Existing Solutions & Examples#

ErgoWatch#

  • Repository: github.com/abchrisxyz/ergowatch
  • Description: Open-source Rust indexer using sigma-rust and PostgreSQL. Good reference for custom indexing patterns.

Pragmaxim's Chain Indexer#

Explorer Backends#

  • Source code for public explorers (e.g., ergoplatform/explorer-backend) contains complex indexing logic.

SigmaSpace#

  • The SigmaSpace.io explorer project has developed its own indexing services, potentially with optimizations worth investigating if their code is available or described elsewhere.

Alternative: Node API Scanning#

For simpler, non-historical use cases, the Ergo Node API offers /scan endpoints. These allow you to register criteria (e.g., script templates) and have the node notify you or track boxes matching those criteria going forward.

  • Pros: Much simpler than building a full indexer; less infrastructure needed.
  • Cons: Not historical. Scans only find boxes created after the scan is registered. Cannot be used to find past transactions or boxes.

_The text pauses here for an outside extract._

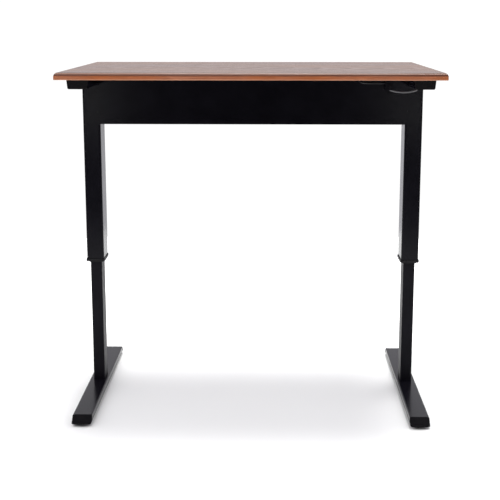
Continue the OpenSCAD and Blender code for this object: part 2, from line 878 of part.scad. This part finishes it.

Limited query flexibility compared to a custom database.
  • When to Use: Monitoring for specific new boxes or events in real-time, simple notification systems.

Conclusion#

Building a custom indexer offers the most power and flexibility for complex dApps. However, developers should strongly consider leveraging existing frameworks like ergoplatform/scanner or adapting open-source indexers to avoid rebuilding complex core logic like reorg handling. Choose your tools, SDKs, and database carefully based on your specific needs and performance requirements.